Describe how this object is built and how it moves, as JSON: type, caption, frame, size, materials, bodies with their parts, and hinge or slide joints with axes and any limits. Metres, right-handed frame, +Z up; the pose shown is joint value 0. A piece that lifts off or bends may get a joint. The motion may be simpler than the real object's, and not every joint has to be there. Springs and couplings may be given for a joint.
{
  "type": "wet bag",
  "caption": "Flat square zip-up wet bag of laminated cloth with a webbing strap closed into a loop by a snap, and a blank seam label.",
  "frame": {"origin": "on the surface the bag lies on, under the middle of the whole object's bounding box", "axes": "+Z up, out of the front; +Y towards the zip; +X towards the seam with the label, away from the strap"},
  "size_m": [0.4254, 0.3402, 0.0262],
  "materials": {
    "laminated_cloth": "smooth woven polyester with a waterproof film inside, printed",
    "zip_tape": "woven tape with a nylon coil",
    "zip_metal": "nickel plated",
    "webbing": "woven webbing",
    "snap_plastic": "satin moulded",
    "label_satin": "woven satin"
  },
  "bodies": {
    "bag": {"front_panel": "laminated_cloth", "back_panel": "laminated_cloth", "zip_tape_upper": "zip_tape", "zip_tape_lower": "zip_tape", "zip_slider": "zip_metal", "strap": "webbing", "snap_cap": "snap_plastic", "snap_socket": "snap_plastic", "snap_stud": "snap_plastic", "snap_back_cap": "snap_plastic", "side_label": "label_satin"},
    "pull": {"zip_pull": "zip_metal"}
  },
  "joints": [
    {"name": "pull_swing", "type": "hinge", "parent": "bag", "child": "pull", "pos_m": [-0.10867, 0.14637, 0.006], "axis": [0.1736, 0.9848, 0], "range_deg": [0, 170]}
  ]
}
--------------------------------------------------
* Task brief:
Extract every line above exactly as it stands.

* The answer:
Describe how this object is built and how it moves, as JSON: type, caption, frame, size, materials, bodies with their parts, and hinge or slide joints with axes and any limits. Metres, right-handed frame, +Z up; the pose shown is joint value 0. A piece that lifts off or bends may get a joint. The motion may be simpler than the real object's, and not every joint has to be there. Springs and couplings may be given for a joint.
{
  "type": "wet bag",
  "caption": "Flat square zip-up wet bag of laminated cloth with a webbing strap closed into a loop by a snap, and a blank seam label.",
  "frame": {"origin": "on the surface the bag lies on, under the middle of the whole object's bounding box", "axes": "+Z up, out of the front; +Y towards the zip; +X towards the seam with the label, away from the strap"},
  "size_m": [0.4254, 0.3402, 0.0262],
  "materials": {
    "laminated_cloth": "smooth woven polyester with a waterproof film inside, printed",
    "zip_tape": "woven tape with a nylon coil",
    "zip_metal": "nickel plated",
    "webbing": "woven webbing",
    "snap_plastic": "satin moulded",
    "label_satin": "woven satin"
  },
  "bodies": {
    "bag": {"front_panel": "laminated_cloth", "back_panel": "laminated_cloth", "zip_tape_upper": "zip_tape", "zip_tape_lower": "zip_tape", "zip_slider": "zip_metal", "strap": "webbing", "snap_cap": "snap_plastic", "snap_socket": "snap_plastic", "snap_stud": "snap_plastic", "snap_back_cap": "snap_plastic", "side_label": "label_satin"},
    "pull": {"zip_pull": "zip_metal"}
  },
  "joints": [
    {"name": "pull_swing", "type": "hinge", "parent": "bag", "child": "pull", "pos_m": [-0.10867, 0.14637, 0.006], "axis": [0.1736, 0.9848, 0], "range_deg": [0, 170]}
  ]
}